Comment les gouvernements et le secteur privé peuvent-ils coordonner leurs efforts pour encourager l'émergence d'un écosystème d'innovation solide sur le continent africain ?

Pour créer un écosystème d'innovation solide, les secteurs public et privé doivent travailler en étroite collaboration. Le rôle des gouvernements est de créer des politiques de soutien et des initiatives de financement pour encourager l'innovation et l'esprit d'entreprise dans des secteurs potentiels à forte valeur ajoutée. En encourageant le développement et la mise en œuvre de nouvelles technologies, les solutions innovantes ont de meilleures chances d'arriver sur le marché plutôt que de rester " coincées " dans la phase de recherche.  

Le secteur privé peut également jouer un rôle clé en stimulant la croissance d'un écosystème d'innovation et en explorant différents modèles d'innovation organique et de l'open innovation. En s'associant à des startups et en investissant dans leurs technologies, les entreprises peuvent promouvoir l'écosystème local et potentiellement acquérir un avantage concurrentiel sur le marché. C'est d'ailleurs une excellente opportunité pour développer des collaborations régionales en matière d'innovation.

En s'associant à des startups et en investissant dans leurs technologies, les entreprises peuvent promouvoir l'écosystème local et potentiellement acquérir un avantage concurrentiel sur le marché.

Start-Up Nation Central a co-organisé la semaine dernière à Marrakech le Women Connect to Innovate. Quels sont les principaux objectifs de l'organisation de ce forum ?

Start-Up Nation Central a en effet réuni début mai à Marrakech près de 100 femmes chefs d'entreprise venues de quatre continents pour nouer de nouvelles collaborations commerciales et explorer le rôle de l'innovation dans l'autonomisation des femmes pour générer de la prospérité dans la région.

Quel rôle les femmes africaines peuvent-elles jouer dans l'accélération de l'innovation en Afrique ?

L'écosystème de l'innovation en Afrique, comme dans le reste du monde, est davantage meilleur lorsqu'il est diversifié et inclusif.
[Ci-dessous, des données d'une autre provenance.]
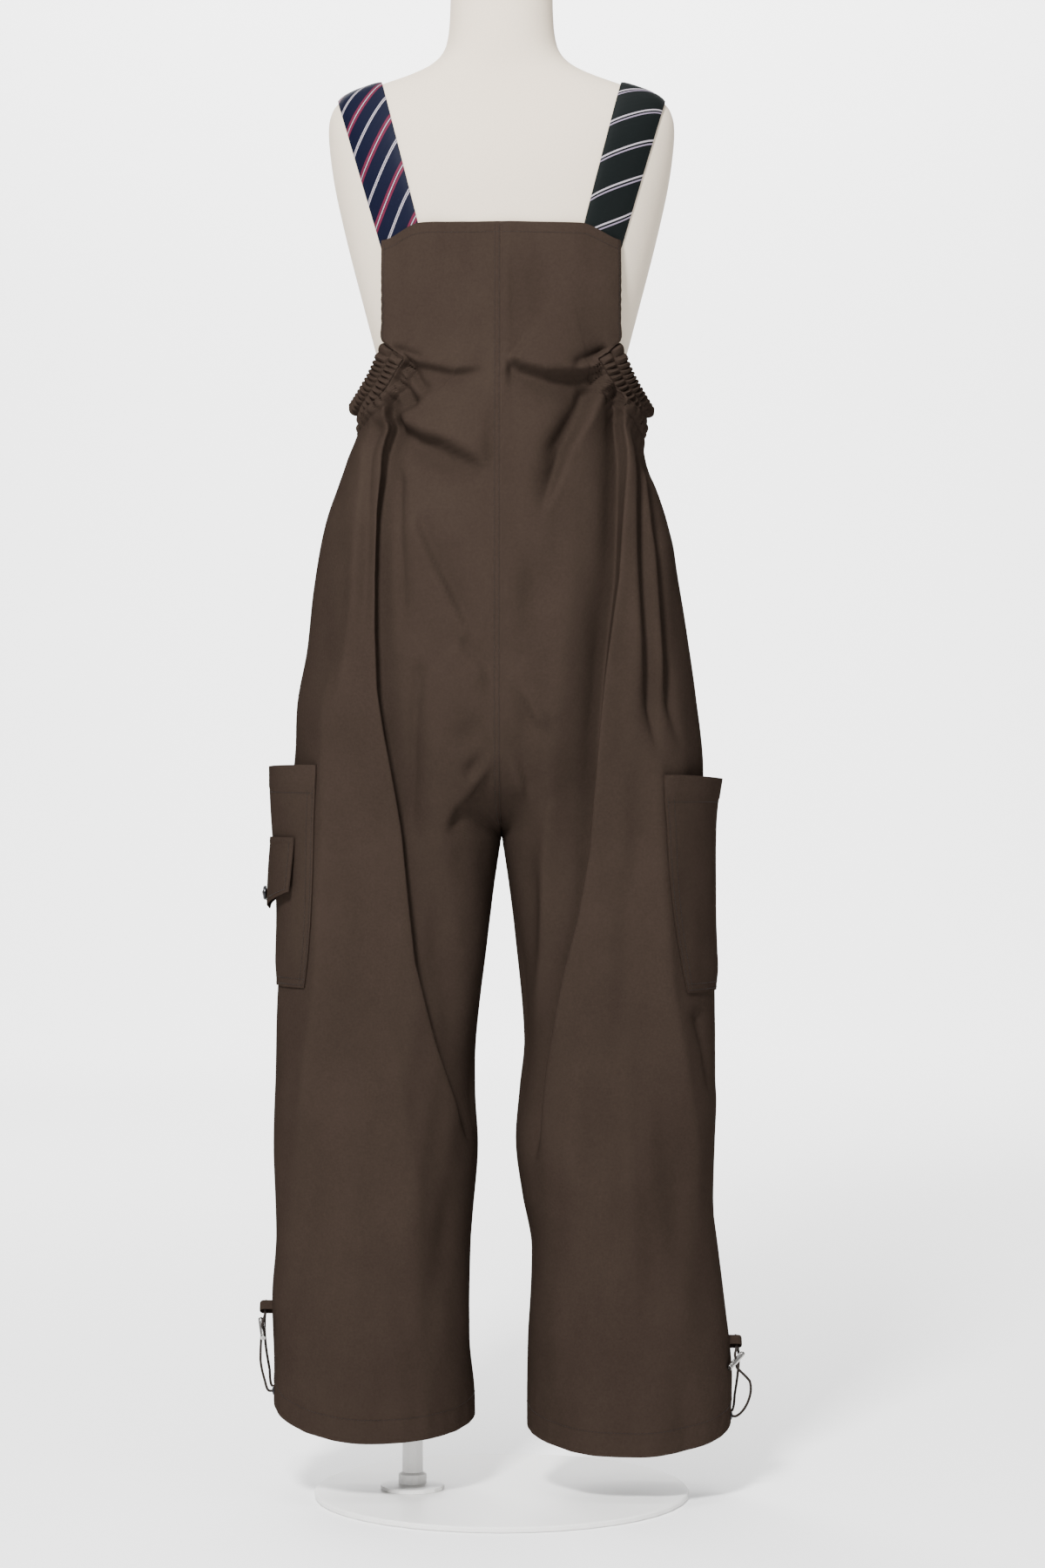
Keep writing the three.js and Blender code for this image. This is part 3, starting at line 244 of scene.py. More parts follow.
# Folds of the hanging cloth: side, face, kind, depth, width, and a path of (distance from the middle, z).
# A knife fold stands proud on its outer side and laps over a valley on its inner side; with a negative
# depth it is the other way. A ledge is a soft knife, a crest a crisp ridge, a groove a narrow crease.
FOLDS = [
    (LEFT, BACK, "knife", 11, 14, [(118, 1176), (121, 1077), (126, 1037), (129, 973), (129, 920), (127, 857),
                                   (121, 808), (115, 767), (106, 708), (99, 631), (93, 574), (83, 532),
                                   (70, 483), (48, 422), (28, 360)]),
    (LEFT, BACK, "trough", 7, 15, [(108, 900), (100, 800), (90, 700), (80, 620), (70, 540), (52, 470),
                                   (30, 400)]),
    (LEFT, BACK, "groove", 4, 5, [(108, 1090), (106, 1030), (103, 976), (101, 910)]),
    (LEFT, BACK, "crest", 11, 18, [(134, 1140), (137, 1072), (143, 1009), (149, 930), (160, 850), (170, 780)]),
    (LEFT, BACK, "groove", 7, 4, [(126, 1150), (130, 1095), (134, 1040), (137, 970), (139, 880)]),
    (LEFT, BACK, "ledge", -15, 15, [(113, 1148), (102, 1130), (84, 1119), (63, 1112), (25, 1091), (4, 1078)]),
    (LEFT, BACK, "trough", 6, 11, [(106, 1120), (84, 1106), (56, 1092), (26, 1070)]),
    (LEFT, BACK, "groove", 11, 6, [(116, 1192), (104, 1172), (97, 1158), (82, 1150)]),
    (LEFT, BACK, "groove", 8, 5, [(108, 1202), (96, 1190), (86, 1175), (72, 1163)]),
    (LEFT, BACK, "ledge", -9, 11, [(108, 1208), (86, 1194), (50, 1185), (12, 1188)]),
    (LEFT, BACK, "groove", 5, 4, [(114, 1213), (100, 1209), (86, 1203), (76, 1206)]),
    (LEFT, BACK, "ledge", 7, 10, [(92, 1040), (69, 987), (48, 946), (26, 898)]),
    (LEFT, BACK, "trough", 5, 24, [(60, 1030), (46, 950), (38, 870)]),
    (LEFT, BACK, "ledge", 7, 9, [(2, 788), (14, 768), (30, 746), (46, 732), (64, 698)]),
    (LEFT, BACK, "groove", 7, 6, [(4, 806), (14, 792), (27, 776), (42, 760)]),
    (LEFT, BACK, "trough", 6, 10, [(54, 790), (27, 812), (6, 832)]),
    (LEFT, BACK, "ledge", 7, 9, [(46, 904), (25, 883), (5, 864)]),
    (LEFT, BACK, "crest", 16, 26, [(170, 900), (174, 820), (177, 740), (180, 660), (185, 575), (196, 470),
                                   (209, 350), (226, 230)]),
    (LEFT, BACK, "trough", 6, 18, [(134, 800), (140, 600), (146, 480), (152, 340)]),
    (LEFT, BACK, "trough", 6, 11, [(64, 690), (58, 610), (50, 530), (36, 460)]),
    (LEFT, BACK, "groove", 6, 7, [(84, 890), (92, 800), (90, 730), (84, 670)]),
    (LEFT, BACK, "ridge", 7, 14, [(128, 600), (106, 440), (88, 330), (80, 200)]),
    (LEFT, BACK, "trough", 8, 16, [(138, 520), (130, 350), (122, 190)]),
    (LEFT, BACK, "trough", 6, 15, [(62, 350), (56, 240), (54, 160)]),
    (LEFT, BACK, "trough", 6, 13, [(192, 440), (202, 300), (206, 180)]),
    (RIGHT, BACK, "knife", 12, 15, [(118, 1190), (124, 1143), (125, 1090), (123, 1033), (121, 970), (114, 902),
                                    (108, 846), (103, 800), (95, 684), (84, 620), (70, 565), (52, 470),
                                    (33, 345)]),
    (RIGHT, BACK, "trough", 7, 17, [(108, 1090), (108, 1010), (104, 940), (95, 860), (88, 780), (78, 690),
                                    (64, 600), (47, 500), (28, 400)]),
    (RIGHT, BACK, "groove", 13, 6, [(136, 1148), (140, 1100), (142, 1040), (145, 970), (150, 900), (157, 827),
                                    (163, 745)]),
    (RIGHT, BACK, "crest", 9, 9, [(129, 1140), (132, 1080), (133, 1000), (136, 920), (143, 830)]),
    (RIGHT, BACK, "crest", 11, 10, [(147, 1116), (151, 1040), (156, 960), (162, 880), (168, 800)]),
    (RIGHT, BACK, "groove", 14, 6, [(150, 1124), (158, 1052), (164, 995), (170, 920), (177, 846), (184, 775)]),
    (RIGHT, BACK, "crest", 5, 8, [(165, 1030), (172, 950), (181, 850), (188, 790)]),
    (RIGHT, BACK, "ledge", 13, 9, [(114, 1196), (103, 1168), (87, 1136), (70, 1106), (56, 1068), (40, 1028)]),
    (RIGHT, BACK, "groove", 7, 7, [(98, 1172), (78, 1142), (58, 1112), (44, 1088)]),
    (RIGHT, BACK, "trough", 7, 12, [(92, 1148), (70, 1108), (52, 1070), (40, 1020)]),
    (RIGHT, BACK, "ledge", 15, 13, [(6, 1200), (20, 1190), (46, 1183), (70, 1183), (92, 1187), (114, 1193)]),
    (RIGHT, BACK, "trough", 6, 12, [(104, 1180), (80, 1168), (50, 1166), (20, 1176)]),
    (RIGHT, BACK, "groove", 8, 5, [(114, 1212), (98, 1205), (82, 1198), (70, 1188)]),
    (RIGHT, BACK, "trough", 4.5, 19, [(32, 1325), (36, 1270), (40, 1230), (46, 1208)]),
    (RIGHT, BACK, "ledge", 8, 9, [(2, 868), (14, 856), (26, 840), (44, 806)]),
    (RIGHT, BACK, "ledge", -7, 9, [(3, 800), (16, 780), (30, 742)]),
    (RIGHT, BACK, "trough", 6, 15, [(46, 1005), (34, 950), (24, 895)]),
    (RIGHT, BACK, "trough", 9, 9, [(30, 720), (28, 620), (26, 565), (22, 460)]),
    (RIGHT, BACK, "crest", 6, 9, [(52, 750), (43, 640), (38, 560), (30, 480)]),
    (RIGHT, BACK, "crest", 15, 25, [(160, 850), (160, 740), (163, 660), (174, 541), (189, 450), (199, 374),
                                    (212, 240)]),
    (RIGHT, BACK, "groove", 6, 6, [(199, 525), (210, 480), (217, 420)]),
    (RIGHT, BACK, "trough", 7, 20, [(132, 740), (138, 580), (146, 450), (150, 320)]),
    (RIGHT, BACK, "trough", 8, 18, [(98, 500), (104, 320), (106, 190)]),
    (RIGHT, BACK, "ridge", 6, 14, [(126, 520), (134, 350), (136, 220)]),
    (RIGHT, BACK, "trough", 6, 13, [(180, 430), (186, 290), (188, 190)]),
    (RIGHT, BACK, "trough", 5, 15, [(58, 360), (54, 240), (52, 160)]),
    (LEFT, FRONT, "knife", 12, 14, [(115, 1176), (121, 1090), (122, 1020), (121, 940), (116, 850), (107, 760),
                                    (98, 680), (88, 600), (74, 520), (46, 400)]),
    (LEFT, FRONT, "trough", 7, 15, [(108, 1080), (108, 940), (98, 820), (86, 720), (74, 620), (58, 520),
                                     (36, 420)]),
    (LEFT, FRONT, "knife", -8, 10, [(137, 1140), (145, 1060), (153, 980), (162, 900), (172, 800)]),
    (LEFT, FRONT, "groove", 10, 5, [(129, 1146), (134, 1080), (138, 1010), (141, 930)]),
    (LEFT, FRONT, "groove", 9, 6, [(156, 1100), (164, 1010), (171, 940), (179, 850)]),
    (LEFT, FRONT, "ledge", -12, 14, [(114, 1164), (92, 1130), (58, 1108), (16, 1094)]),
    (LEFT, FRONT, "groove", 8, 5, [(112, 1190), (94, 1166), (72, 1152)]),
    (LEFT, FRONT, "groove", 6, 4, [(113, 1212), (98, 1206), (80, 1196)]),
    (LEFT, FRONT, "ledge", 8, 10, [(3, 812), (24, 778), (50, 742), (64, 704)]),
    (LEFT, FRONT, "trough", 6, 14, [(50, 1010), (38, 950), (28, 890)]),
    (LEFT, FRONT, "crest", 15, 25, [(162, 860), (166, 720), (171, 620), (182, 500), (195, 380), (211, 240)]),
    (LEFT, FRONT, "trough", 7, 20, [(134, 720), (142, 560), (152, 420), (158, 300)]),
    (LEFT, FRONT, "trough", 8, 9, [(34, 700), (30, 600), (28, 490)]),
    (LEFT, FRONT, "trough", 8, 17, [(102, 480), (98, 320), (94, 190)]),
    (LEFT, FRONT, "ridge", 6, 14, [(128, 500), (124, 340), (122, 220)]),
    (LEFT, FRONT, "trough", 5, 14, [(60, 340), (56, 240), (54, 160)]),
    (RIGHT, FRONT, "knife", 12, 14, [(114, 1180), (121, 1100), (121, 1020), (115, 920), (106, 800), (96, 690),
                                     (80, 590), (62, 490), (40, 380)]),
    (RIGHT, FRONT, "trough", 7, 15, [(107, 1090), (104, 1000), (96, 880), (84, 760), (72, 650), (54, 550),
                                      (34, 440)]),
    (RIGHT, FRONT, "knife", -8, 9, [(139, 1140), (149, 1040), (156, 960), (164, 880), (173, 790)]),
    (RIGHT, FRONT, "groove", 10, 5, [(130, 1150), (136, 1080), (143, 1020), (148, 940)]),
    (RIGHT, FRONT, "groove", 9, 6, [(157, 1090), (166, 1000), (173, 920), (180, 840)]),
    (RIGHT, FRONT, "ledge", 11, 11, [(114, 1180), (90, 1134), (62, 1088), (42, 1040)]),
    (RIGHT, FRONT, "ledge", 11, 12, [(10, 1190), (50, 1174), (84, 1180), (110, 1204)]),
    (RIGHT, FRONT, "groove", 7, 4, [(113, 1212), (96, 1204), (82, 1188)]),
    (RIGHT, FRONT, "ledge", 8, 10, [(3, 816), (20, 792), (48, 746)]),
    (RIGHT, FRONT, "crest", 15, 25, [(158, 860), (163, 700), (170, 600), (181, 490), (193, 380), (207, 240)]),
    (RIGHT, FRONT, "trough", 7, 20, [(126, 700), (134, 540), (142, 400), (148, 280)]),
    (RIGHT, FRONT, "trough", 8, 10, [(34, 700), (32, 580), (28, 460)]),
    (RIGHT, FRONT, "trough", 7, 17, [(96, 450), (92, 300), (90, 180)]),
    (RIGHT, FRONT, "ridge", 6, 14, [(124, 480), (126, 340), (124, 210)]),
]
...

La diversité est nécessaire et constitue un élément important de la croissance et de l'évolution des entreprises. Les femmes sont naturellement des spécialistes de la résolution de problèmes et jouent un rôle de premier plan dans l'écosystème de l'innovation.

Les femmes sont naturellement des spécialistes de la résolution de problèmes et jouent un rôle de premier plan dans l'écosystème de l'innovation.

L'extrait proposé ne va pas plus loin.